What interest can I claim?
If the parties agreed in writing on a rate, that rate applies (subject to limits against unconscionable interest). If none was agreed, the legal rate of 6% per annum runs from the date of default or formal demand.
Can I recover from the borrower’s spouse or family assets?
Usually not directly. Gambling losses are generally the personal liability of the losing spouse (Family Code Article 164). Collection targets the borrower’s assets first. Community property may become reachable only after satisfying family support obligations and in specific circumstances.
What if the lender is a corporation or online lending app?
Barangay conciliation is typically not required. These entities follow regular or small claims procedures but must also comply with Bangko Sentral ng Pilipinas or SEC regulations on fair collection practices. Many online lending-gambling linkages have drawn regulatory scrutiny in recent years.
Key Takeaways
- A loan remains a valid and enforceable civil obligation even when the borrower uses the funds for gambling, unless both parties made the loan itself for an unlawful purpose.
- Start with evidence gathering and a formal demand letter; these steps are essential regardless of the amount.
- Barangay conciliation is mandatory only for natural persons in the same city or municipality; skip it when inapplicable and proceed to small claims court for claims up to ₱1,000,000.
- Small claims procedure offers a fast, lawyer-free (for individuals), and final resolution in most personal debt cases.

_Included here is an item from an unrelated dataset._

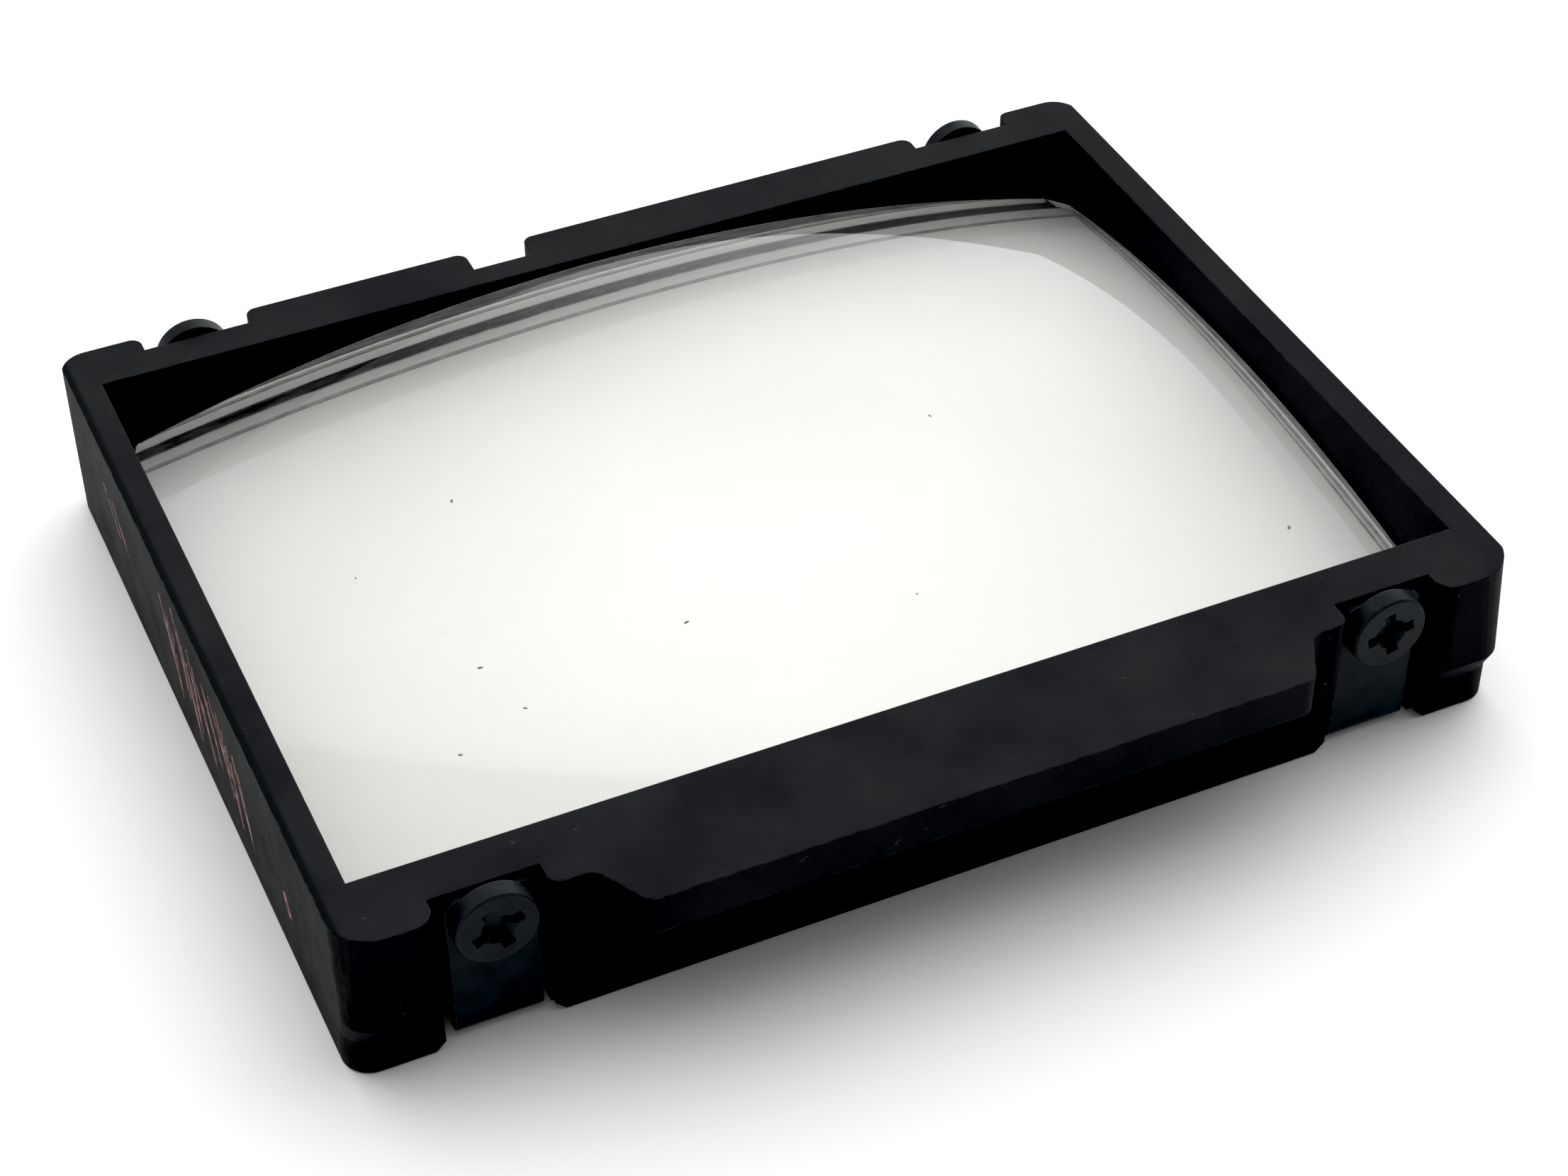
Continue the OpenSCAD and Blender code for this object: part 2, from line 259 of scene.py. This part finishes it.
def frosted(name):
    """A frosted plate, with painted light: its colour is brightest near the middle and falls off outwards,
    standing in for the light the field lens gathers there.
    """
    g = Surface(name)
    x, y, _ = g.xyz()
    # painted light: the colour falls off outwards from a middle set off to the right and back
    across = g.math("SUBTRACT", x, 3 * MM)
    back = g.math("SUBTRACT", y, 2.5 * MM)
    out = g.math("SQRT", g.math("ADD", g.math("MULTIPLY", across, across), g.math("MULTIPLY", back, back)))
    painted_light_distance = g.math("ADD", out, g.range(g.noise(60, 2), 0.3, 0.7, -2.0 * MM, 2.0 * MM))
    fall = g.range(painted_light_distance, 8 * MM, 34 * MM, 0.0, 1.0)
    colour = g.ramp(fall, linear(209, 208, 205), linear(186, 186, 184))
    frost = g.range(g.noise(6000, 2, 0.6), 0.3, 0.7, 0.0, 0.012)
    g.set(Base_Color=g.mix(frost, colour, (0.2, 0.2, 0.2)), Roughness=0.9, Specular_IOR_Level=0.1)
    return g.material


def mask_black():
    """Thin mask, streaked where its cement shows through the lens, given pale streaks as painted light
    against the shade under the lens's edge, and paler towards the right end, where more painted light lifts
    the shade of the frame's corner.
    """
    g = Surface("mask_black")
    streak = g.noise(1100, 4, 0.65, g.stretched(0.35, 1.0))
    # painted light: streaks far paler than a black mask, lifting the shade it lies in
    colour = g.ramp(streak, linear(108, 108, 111), linear(196, 196, 194), (0.38, 0.62))
    # painted light: paler towards the right end, where the frame shades the mask most
    painted_light_rightwards = g.range(g.xyz()[0], 2 * MM, 24 * MM, 0.0, 1.0)
    g.set(Base_Color=g.mix(painted_light_rightwards, colour, linear(240, 240, 238)), Roughness=0.7, Specular_IOR_Level=0.2)
    return g.material


def lens_side_band():
    """A grey band for the lens's side, with thin lines along it."""
    g = Surface("lens_side_band")
    lines = g.noise(2600, 3, 0.7, g.stretched(0.12, 0.12))
    patch = g.noise(500, 3, 0.6)
    tone = g.math("ADD", g.math("MULTIPLY", lines, 0.65), g.math("MULTIPLY", patch, 0.35))
    g.set(Base_Color=g.ramp(tone, linear(84, 85, 87), linear(150, 151, 150), (0.36, 0.64)), Roughness=0.8)
    return g.material


def plain_paint(name, low, high, scale):
    """A matt colour that wanders between two tones."""
    g = Surface(name)
    tone = g.noise(scale, 3, 0.7)
    g.set(Base_Color=g.ramp(tone, linear(*low), linear(*high), (0.35, 0.65)), Roughness=0.7,
          Specular_IOR_Level=0.1)
    return g.material


def dress_cad():
    """Each CAD node's material."""
    plates = {"field_lens": lens_glass(), "mask_spacer": mask_black(),
              "grooved_plate": frosted("grooved_plate"), "ground_glass": frosted("ground_glass")}
    frame_black, clip, screw = black_plastic(), clip_steel(), screw_steel()
    for name, node in NODES.items():
        material = plates.get(name)
        if material is None:
            material = clip if name.endswith("_clip") else screw if name.endswith("_screw") else frame_black
        node.data.materials.clear()
        node.data.materials.append(material)


# ---- fine pieces ----

def mesh_of(name, verts, faces):
    mesh = bpy.data.meshes.new(name)
    mesh.from_pydata(verts, [], faces)
    mesh.update()
    return mesh


def add_piece(name, mesh, material, thick=0.0):
    """A piece that rides on the frame. A sheet is given a thickness, half to each side."""
    piece = bpy.data.objects.new(name, mesh)
    bpy.context.scene.collection.objects.link(piece)
    mesh.materials.append(material)
    if thick:
        solidify = piece.modifiers.new("thickness", "SOLIDIFY")
        solidify.thickness = thick
        solidify.offset = 0
    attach(piece, "frame")


def dome_z(x, y):
    """Height of the lens's domed face over a place in its outline."""
    return LENS_HIGH.z - DOME_R + math.sqrt(DOME_R ** 2 - x ** 2 - y ** 2)


def side_sheet(name, side, long_side, low_edge, below_dome, material):
    """A thin sheet just inside a side face of the lens, from its low edge up to just below the dome."""
    inset = 0.01 * MM
    least = 0.05 * MM
    steps = 64
    half, reach = (LENS_HALF_L, LENS_HALF_W) if long_side else (LENS_HALF_W, LENS_HALF_L)
    half -= LENS_BEVEL
    out = side * (reach - inset)
    verts = []
    for step in range(steps + 1):
        along = -half + 2 * half * step / steps
        x, y = (along, out) if long_side else (out, along)
        high = dome_z(x, y) - below_dome
        verts += [(x, y, min(low_edge(high), high - least)), (x, y, high)]
    faces = [(2 * i, 2 * i + 2, 2 * i + 3, 2 * i + 1) for i in range(steps)]
    add_piece(name, mesh_of(name, verts, faces), material, 0.006 * MM)


def lens_edges():
    """Grey bands on the lens's sides, and a painted highlight: the bright thin line where each meets the
    dome.
    """
    rim_gap = 0.02 * MM
    rim_depth = 0.13 * MM
    long_low, short_low = 5.8 * MM, 4.2 * MM
    grey = lens_side_band()
    # painted highlight: a pale strip along the top of each side stands in for the light on the dome's rim
    bright = plain_paint("painted_highlight_rim", (130, 131, 130), (184, 185, 184), 3000)
    sides = {"back": (1, True), "front": (-1, True), "left": (-1, False), "right": (1, False)}
    for name, (side, long_side) in sides.items():
        band_low = long_low if long_side else short_low
        side_sheet("lens_side_band_" + name, side, long_side, lambda high: band_low, rim_gap + rim_depth, grey)
        side_sheet("painted_highlight_rim_" + name, side, long_side, lambda high: high - rim_depth, rim_gap, bright)


def format_line():
    """A fine grey line round the picture area, in the gap between the lens and the plate."""
    low, high = LENS_LOW.z - 0.08 * MM, LENS_LOW.z - 0.04 * MM
    half_l, half_w = 27.65 * MM, 17.88 * MM
    line_x, line_y = 0.07 * MM, 0.14 * MM
    verts = []
    for grow in (1, -1):
        for z in (low, high):
            for sx, sy in ((-1, -1), (1, -1), (1, 1), (-1, 1)):
                verts.append((sx * (half_l + grow * line_x), sy * (half_w + grow * line_y), z))
    faces = []
    for i in range(4):
        j = (i + 1) % 4
        outer, inner = (i, j, 4 + j, 4 + i), (8 + j, 8 + i, 12 + i, 12 + j)
        upper, lower = (4 + i, 4 + j, 12 + j, 12 + i), (j, i, 8 + i, 8 + j)
        faces += [outer, inner, upper, lower]
    grey = plain_paint("line_grey", (128, 128, 126), (156, 156, 153), 900)
    add_piece("format_line", mesh_of("format_line", verts, faces), grey)


def paint_ticks():
    """Plain hand-painted ticks and a dot on the frame's left end, with no lettering."""
    draw = random.Random(TICK_SEED)
    proud = 0.012 * MM
    count = 11
    first_y, first_z = 4.6 * MM, 7.3 * MM
    step_y, step_z = 1.17 * MM, 0.14 * MM
    verts, faces = [], []

    def end_x(z):
        return FRAME_LOW.x + END_DRAFT * max(z, 0) / FRAME_TOP

    def stroke(y0, z0, y1, z1, wide):
        """A straight stroke of paint between two places on the end, as a thin block."""
        along = Vector((y1 - y0, z1 - z0)).normalized() * wide / 2
        across = Vector((-along.y, along.x))
        start = len(verts)
        for depth in (-proud, proud):
            for y, z, way in ((y0, z0, 1), (y0, z0, -1), (y1, z1, -1), (y1, z1, 1)):
                py, pz = y + across.x * way, z + across.y * way
                verts.append((end_x(pz) - depth, py, pz))
        block = [(0, 1, 2, 3), (7, 6, 5, 4)] + [(i, i + 4, (i + 1) % 4 + 4, (i + 1) % 4) for i in range(4)]
        faces.extend(tuple(start + i for i in face) for face in block)

    for y in (15.0 * MM, 13.4 * MM):
        stroke(y, 6.2 * MM, y - 2.4 * MM, 4.3 * MM, 0.18 * MM)
    for i in range(count):
        y = first_y - step_y * i
        z = first_z - step_z * i + draw.uniform(-0.8, 0.8) * MM
        lean, fall = draw.uniform(0.9, 2.1) * MM, draw.uniform(2.6, 4.4) * MM
        stroke(y, z, y - lean, z - fall, draw.uniform(0.1, 0.24) * MM)
        stroke(y - 0.7 * MM, z - 0.5 * MM, y - 0.2 * MM - lean, z - 1.1 * fall, draw.uniform(0.08, 0.18) * MM)
    stroke(-14.2 * MM, 4.0 * MM, -14.9 * MM, 2.9 * MM, 0.5 * MM)
    paint = plain_paint("tick_paint", (84, 66, 68), (184, 144, 144), 1900)
    add_piece("paint_ticks", mesh_of("paint_ticks", verts, faces), paint)


def dust():
    """A few small specks lying on the dome, none at its middle."""
    draw = random.Random(DUST_SEED)
    count = 12
    clear_r = 7 * MM
    specks = bmesh.new()
    for _ in range(count):
        x = draw.uniform(-0.85, 0.85) * LENS_HALF_L
        y = draw.uniform(-0.8, 0.8) * LENS_HALF_W
        if math.hypot(x, y) < clear_r:
            continue
        size = draw.uniform(0.05, 0.11) * MM
        speck = bmesh.ops.create_icosphere(specks, subdivisions=2, radius=size)["verts"]
        turn = Matrix.Rotation(draw.uniform(0, math.pi), 4, "Z")
        shape = Matrix.Translation((x, y, dome_z(x, y))) @ turn @ Matrix.Diagonal((1.7, 0.8, 0.4, 1))
        bmesh.ops.transform(specks, matrix=shape, verts=speck)
    mesh = bpy.data.meshes.new("dust_specks")
    specks.to_mesh(mesh)
    specks.free()
    grey = plain_paint("dust_grey", (96, 94, 88), (140, 138, 132), 4000)
    add_piece("dust_specks", mesh, grey)


# ---- table, light ----

def make_floor():
    """A white table top, just under the part."""
    half = 3.0
    drop = 0.1 * MM
    corners = [(-half, -half, 0), (half, -half, 0), (half, half, 0), (-half, half, 0)]
    mesh = mesh_of("floor", corners, [(0, 1, 2, 3)])
    floor = bpy.data.objects.new("floor", mesh)
    floor.location.z = -drop
    bpy.context.scene.collection.objects.link(floor)
    g = Surface("floor")
    g.set(Base_Color=(0.9, 0.9, 0.9, 1), Roughness=0.9, Specular_IOR_Level=0.0)
    mesh.materials.append(g.material)


def make_world():
    """Soft light from all round, fading low in front. Gloss mirrors a dimmer sky with one bright patch."""
    world = bpy.data.worlds.new("world")
    bpy.context.scene.world = world
    world.use_nodes = True
    g = Graph(world.node_tree)
    way = g.node("TexCoord").outputs["Generated"]
    sky = g.range(g.dot(way, SKY_WAY), 0.0, 0.95, 0.32, 2.65, interpolation_type="SMOOTHSTEP")
    patch = g.range(g.dot(way, WINDOW_WAY), 0.9, 1.0, 0.45, 1.9, interpolation_type="SMOOTHSTEP")
    ray = g.node("LightPath").outputs
    mirrored = g.math("SUBTRACT", ray["Is Glossy Ray"], ray["Is Transmission Ray"], use_clamp=True)
    background = g.tree.nodes["Background"]
    background.inputs["Color"].default_value = (1, 1, 1, 1)
    g.put(background.inputs["Strength"], g.node("Mix", {"Factor": mirrored, "A": sky, "B": patch}))


def look():
    """Plain tones, with the deepest shadows taken down to black."""
    view = bpy.context.scene.view_settings
    view.view_transform = "Standard"
    view.look = "None"
    view.use_curve_mapping = True
    view.curve_mapping.black_level = (BLACK_LEVEL,) * 3


make_camera()
dress_cad()
lens_edges()
format_line()
paint_ticks()
dust()
make_floor()
make_world()
look()

bpy.context.view_layer.update()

- Strong documentation—bank records, messages, and acknowledgments—often determines success more than a formal notarized note.
- Legal interest of 6% per annum applies from default; excessive or unconscionable rates may be reduced by the court.
- Both lenders and borrowers benefit from acting in good faith: lenders through lawful collection methods, borrowers through honest communication or settlement negotiations before cases escalate.
Understanding these rules helps ordinary Filipinos and foreigners navigate debt situations involving gambling losses with greater clarity and realistic expectations of the process ahead.